== Aim ==
The lines below are to be quoted exactly, from the first through the one that contains "ends = base + np.array([3, 2, 4])".
*** Provided entries ***
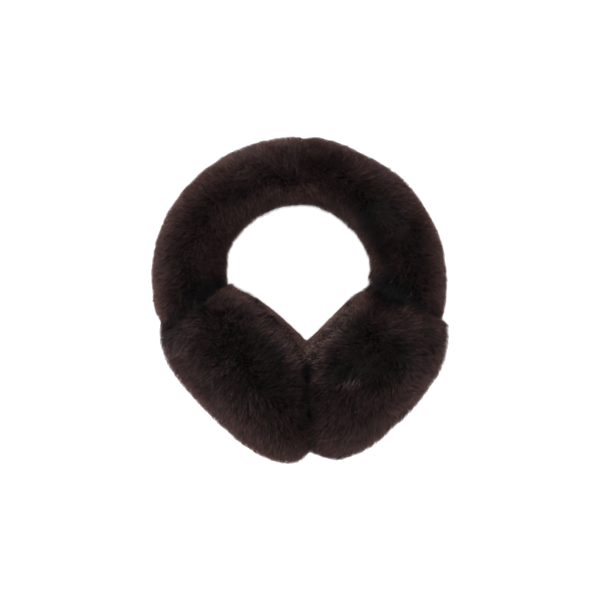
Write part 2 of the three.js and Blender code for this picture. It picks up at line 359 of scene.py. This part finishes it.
def furMesh(name, hide, pile):
    # the hide below the pile, and every hair, in one mesh made from arrays
    roots, bends, tips, side, tone, guard = pile
    hidePlaces, hideCorners = hide
    g, u = guard, ~guard
    # an under hair is a thin triangle, a guard hair a strip with a bend and a pointed end
    under = np.stack([roots[u] - side[u], roots[u] + side[u], tips[u]], 1).reshape(-1, 3)
    slim = side[g] * pileRules["bendWidth"]
    long = np.stack([roots[g] - side[g], roots[g] + side[g], bends[g] + slim, bends[g] - slim, tips[g]], 1)
    long = long.reshape(-1, 3)
    places = np.concatenate([hidePlaces, under, long])
    places[:, 2] = np.maximum(places[:, 2], pileRules["floorGap"])
    underCount, longCount = int(u.sum()), int(g.sum())
    firstUnder, firstLong = len(hidePlaces), len(hidePlaces) + len(under)
    underFaces = firstUnder + np.arange(underCount * 3).reshape(-1, 3)
    base = firstLong + np.arange(longCount)[:, None] * 5
    quads = base + np.array([0, 1, 2, 3])
    ends = base + np.array([3, 2, 4])

    loops = np.concatenate([hideCorners.ravel(), underFaces.ravel(), ends.ravel(), quads.ravel()])
    triangles = len(hideCorners) + underCount + longCount
    starts = np.concatenate([np.arange(triangles) * 3, triangles * 3 + np.arange(longCount) * 4])
    mesh = bpy.data.meshes.new(name)
    mesh.vertices.add(len(places))
    mesh.vertices.foreach_set("co", places.astype(np.float32).ravel())
    mesh.loops.add(len(loops))
    mesh.loops.foreach_set("vertex_index", loops.astype(np.int32))
    mesh.polygons.add(len(starts))
    mesh.polygons.foreach_set("loop_start", starts.astype(np.int32))
    mesh.update(calc_edges=True)

    along = np.concatenate([
        np.zeros(len(hidePlaces)),
        np.tile([0.0, 0.0, 1.0], underCount),
        np.tile([0.0, 0.0, pileRules["bendAt"], pileRules["bendAt"], 1.0], longCount),
    ])
    tones = np.concatenate([np.zeros(len(hidePlaces)), np.repeat(tone[u], 3), np.repeat(tone[g], 5)])
    for key, values in (("alongHair", along), ("hairTone", tones)):
        mesh.attributes.new(key, "FLOAT", "POINT").data.foreach_set("value", values.astype(np.float32))
    piece = bpy.data.objects.new(name, mesh)
    bpy.context.scene.collection.objects.link(piece)
    print("stage:", name, len(mesh.polygons) + longCount, "triangles")
    return piece


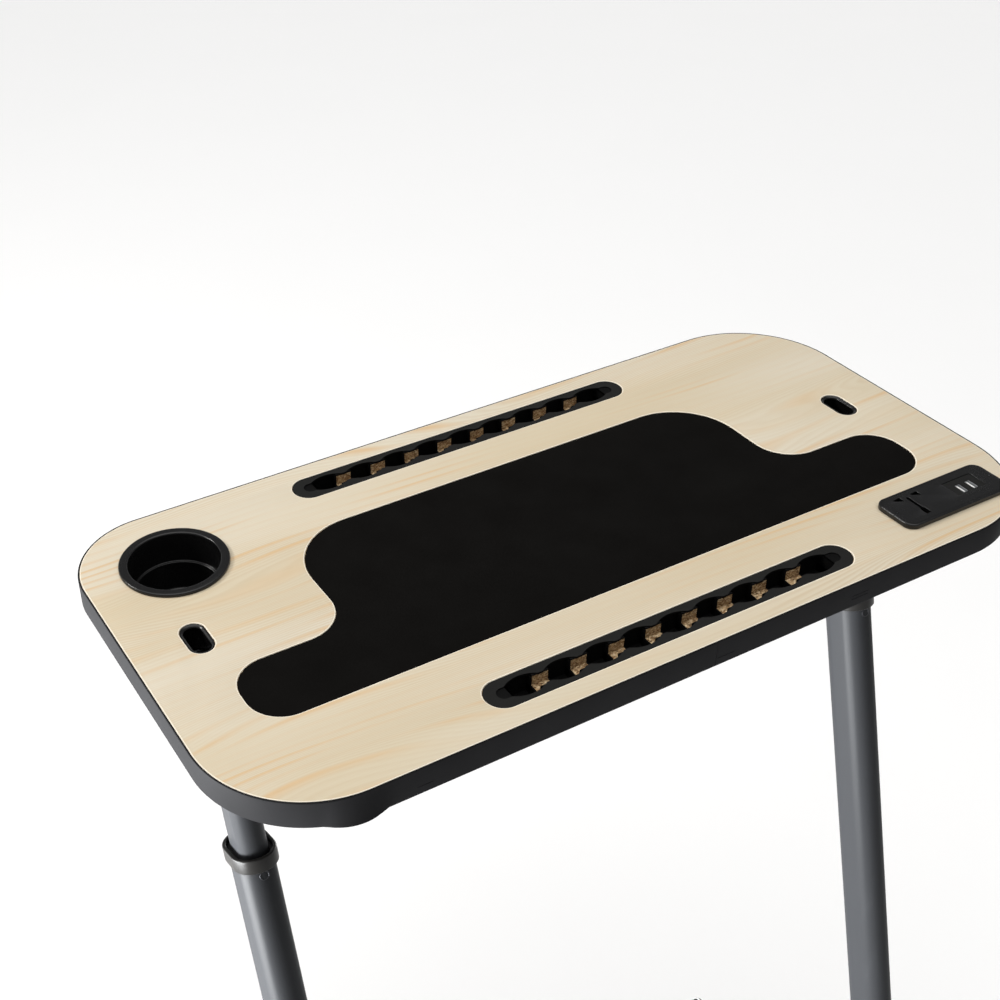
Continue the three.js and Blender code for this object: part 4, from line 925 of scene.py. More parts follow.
def slot_details(tree):
    """Two ribs over each web, a well in each pocket and a floor under each tip."""
    pitch, web, wall = tree.size("Pitch"), tree.size("Web Thickness"), tree.size("Well Wall")
    gap, rib, depth = tree.size("Well Gap"), tree.size("Rib Thickness"), tree.size("Well Depth")
    width, channel = tree.size("Well Width"), tree.size("Channel Width")
    lobes, notch = tree.size("Lobes"), tree.size("Channel Depth")
    low = -1 * tree.size("Thickness")
    half_row = lobes * pitch / 2
    end = tree.size("Opening Length") / 2 - tree.size("Tip Floor")
    outer = width + 2 * wall
    rib_width = (tree.size("Lobe Width") - channel) / 2 + 0.001
    half_rib = tree.block((web + 2 * (gap + wall), rib_width, rib),
                          (0, (channel + rib_width) / 2, low + rib / 2))
    ribs = tree.instances(tree.row(lobes - 1, pitch - half_row, pitch), tree.both(half_rib))

    index = tree.node("GeometryNodeInputIndex")
    first = index.math("LESS_THAN", index, 0.5)
    last = index.math("GREATER_THAN", index, lobes - 1.5)
    start = (1 - first) * (index * pitch - half_row + web / 2) - first * end + gap
    stop = (1 - last) * ((index + 1) * pitch - half_row - web / 2) + last * end - gap

    def spots(x):
        sockets = {"Geometry": tree.row(lobes, 0, 0.01), "Position": tree.vector(x)}
        return tree.node("GeometryNodeSetPosition", None, sockets)

    height, middle = depth + rib, low + (rib - depth) / 2
    side = tree.block((1, wall, height), (0, (width + wall) / 2, middle))
    floor = tree.block((1, outer, wall), (0, 0, low - depth + wall / 2))
    troughs = tree.instances(spots((start + stop) / 2), tree.join(tree.both(side), floor),
                             Scale=tree.vector(stop - start, 1, 1))
    sill = tree.block((wall, outer, depth - low - notch + 0.00001), (0, 0, (low - depth - notch) / 2))
    post_width = (outer - channel) / 2
    post = tree.block((wall, post_width, height), (0, (channel + post_width) / 2, middle))
    wall_end = tree.join(sill, tree.both(post))
    ends = tree.join(tree.instances(spots(start + wall / 2), wall_end),
                     tree.instances(spots(stop - wall / 2), wall_end))
    stopper = tree.block((wall, channel + 0.001, height), (end - gap - wall / 2, 0, middle))
    tip_floor = tree.size("Tip Floor") + gap + 2 * wall
    landing = tree.block((tip_floor, tree.size("Neck Width") + 2 * wall, rib),
                         (end - gap - wall + tip_floor / 2, 0, low + rib / 2))
    return tree.join(ribs, troughs, ends, tree.both(tree.join(stopper, landing)))


# %% The slots' inserts
slot_sunk, painted_shade_below = 0.3, 1.0
for slot_side, slot_y in slot_centres:
    tree = Tree(f"slot_rule_{slot_side}", slot_sizes)
    flat = slot_outline(tree)
    sockets = {"Mesh": flat, "Offset": tree.vector(0, 0, -1), "Offset Scale": tree.size("Thickness"),
               "Individual": False}
    thick = tree.node("GeometryNodeExtrudeMesh", {"mode": "FACES"}, sockets)
    plate = tree.merged(0.01 * mm, thick, flat)
    spot = tuple(on_top @ Vector((0, slot_y, -slot_sunk)))
    shape = tree.placed(tree.join(plate, slot_details(tree)), spot)
    insert = welded(tree.bake(shape, finishes["slot_plastic"]))
    piece = new_piece(f"slot_insert_{slot_side}_moulding", insert, "slot_plastic", "desktop",
                      [f"slot_insert_{slot_side}"], [finishes["slot_plastic"], finishes["slot_depths"]])
    # Faces more than a millimetre under the top get the darker second finish: painted shade in the
    # wells and the channel, not a different plastic.
    for face in insert.polygons:
        face.material_index = int(face.center.z < band_high.z - painted_shade_below * mm)
    soften(piece, 0.3)

# %% [markdown]
# ## Loose chips on the webs
# A router tears chipboard, and the torn chips stand up from the cut. They are far too many to
# place by hand: points are strewn over the raw faces that show in the slots with a fixed seed,
# and every point gets a small chip, turned and sized at random, so that the board looks raw.

# %% Chips
def raw_faces(tree):
    """The webs' tops in the channel and the upright faces beside it, to strew points on."""
    pitch, channel, depth = tree.size("Pitch"), tree.size("Channel Width"), tree.size("Face Height")
    upright = tree.grid(tree.size("Web Thickness"), depth)
    side = tree.placed(upright, tree.vector(0, channel / 2, depth / 2), (math.pi / 2, 0, 0))
    level = tree.grid(tree.size("Web Thickness"), channel)
    webs = tree.row(tree.size("Lobes") - 1, pitch - tree.size("Lobes") * pitch / 2, pitch)
    return tree.real(tree.instances(webs, tree.join(tree.both(side), level)))


chip_sizes = {"Lobes": 9, "Pitch": 36.6 * mm, "Channel Width": 13.4 * mm, "Web Thickness": 14 * mm,
              "Face Height": 8.4 * mm, "Chips per m2": 420000.0, "Chip Size": 1.4 * mm}
webs_top = -11.5
for (slot_side, slot_y), seed in zip(slot_centres, (7, 8)):
    tree = Tree(f"chip_rule_{slot_side}", {**chip_sizes, "Seed": seed})
    sockets = {"Mesh": raw_faces(tree), "Density": tree.size("Chips per m2"), "Seed": tree.size("Seed")}
    strewn = tree.node("GeometryNodeDistributePointsOnFaces", {"distribute_method": "RANDOM"}, sockets)
    chip = tree.node("GeometryNodeMeshCube", None, {"Size": (1.0, 0.42, 0.12)})
    vector_kind = {"data_type": "FLOAT_VECTOR"}
    tilt = tree.node("FunctionNodeRandomValue", vector_kind,
                     {0: (-0.35, -0.35, -3.1), 1: (0.35, 0.35, 3.1), "Seed": tree.size("Seed")})
    size = tree.node("FunctionNodeRandomValue", vector_kind,
                     {0: (0.5, 0.5, 0.5), 1: (1.3, 1.5, 1.8), "Seed": tree.size("Seed") + 3})
    sockets = {0: size, "Scale": tree.size("Chip Size")}
    scale = tree.node("ShaderNodeVectorMath", {"operation": "SCALE"}, sockets)
    lying = Signal(tree, strewn.socket.node.outputs["Rotation"])
    turned = tree.node("FunctionNodeRotateRotation", {"rotation_space": "LOCAL"},
                       {0: lying, 1: tree.node("FunctionNodeEulerToRotation", None, {0: tilt})})
    flakes = tree.instances(strewn, chip, Rotation=turned, Scale=scale)
    spot = tuple(on_top @ Vector((0, slot_y, webs_top)))
    data = tree.bake(tree.placed(flakes, spot), chipboard_finish)
    new_piece(f"torn_chips_{slot_side}", data, "chipboard", "desktop")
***
== Result below ==
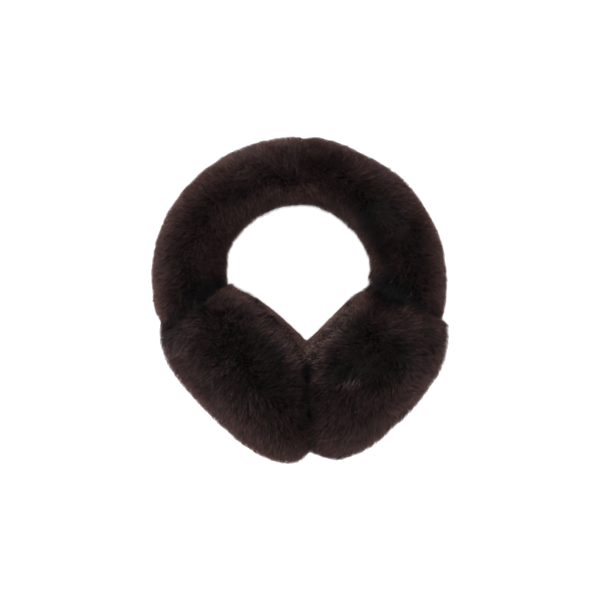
Write part 2 of the three.js and Blender code for this picture. It picks up at line 359 of scene.py. This part finishes it.
def furMesh(name, hide, pile):
    # the hide below the pile, and every hair, in one mesh made from arrays
    roots, bends, tips, side, tone, guard = pile
    hidePlaces, hideCorners = hide
    g, u = guard, ~guard
    # an under hair is a thin triangle, a guard hair a strip with a bend and a pointed end
    under = np.stack([roots[u] - side[u], roots[u] + side[u], tips[u]], 1).reshape(-1, 3)
    slim = side[g] * pileRules["bendWidth"]
    long = np.stack([roots[g] - side[g], roots[g] + side[g], bends[g] + slim, bends[g] - slim, tips[g]], 1)
    long = long.reshape(-1, 3)
    places = np.concatenate([hidePlaces, under, long])
    places[:, 2] = np.maximum(places[:, 2], pileRules["floorGap"])
    underCount, longCount = int(u.sum()), int(g.sum())
    firstUnder, firstLong = len(hidePlaces), len(hidePlaces) + len(under)
    underFaces = firstUnder + np.arange(underCount * 3).reshape(-1, 3)
    base = firstLong + np.arange(longCount)[:, None] * 5
    quads = base + np.array([0, 1, 2, 3])
    ends = base + np.array([3, 2, 4])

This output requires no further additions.